Transfer and Adaptation (Phase 1 $\to$ Phase 2):
- Zero-Shot Transfer: Without any retraining, the Phase 1 agent achieved a 33.3% win rate in Phase 2 (mid-range start), demonstrating that upstream skills (Camera, Lock-on, Movement) are highly transferable.
- Selective Fine-tuning: By fine-tuning only the Dodging ( $D$ ) and Heal-Attack ( $H$ ) policies on Phase 2 data, the win rate increased to 52.0%. This was achieved with a limited interaction budget, proving that adaptation can be localized to specific components.
Ablation Analysis:
- Randomizing downstream skills ( $D$ or $H$ ) caused performance to drop drastically (to 0% or 4%), confirming their necessity for success.
- Randomizing upstream skills while keeping downstream skills trained resulted in poor performance, highlighting the dependency of downstream skills on stable upstream inputs.

5. Significance

This work offers a practical pathway toward evolving, continually learning agents in complex, real-time environments.

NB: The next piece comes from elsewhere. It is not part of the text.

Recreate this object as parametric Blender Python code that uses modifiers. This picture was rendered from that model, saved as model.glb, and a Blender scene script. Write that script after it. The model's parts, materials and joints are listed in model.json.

Scalability: By decomposing control into narrow responsibilities, the approach mitigates the "curse of dimensionality" and sample inefficiency common in end-to-end RL.
Robustness to Shifts: The selective adaptation mechanism solves the plasticity-stability dilemma by allowing agents to update only the parts of the system sensitive to environmental changes, preserving previously learned, transferable knowledge.
Generalizability: While tested on Dark Souls III, the framework of directed skill graphs and hierarchical curricula is applicable to other domains requiring modular control and lifelong learning, such as robotics and complex simulation environments.

In conclusion, the paper argues that structuring agents around skill dependencies is a superior strategy for lifelong learning compared to monolithic policies, enabling efficient learning, robust transfer, and rapid adaptation with minimal data.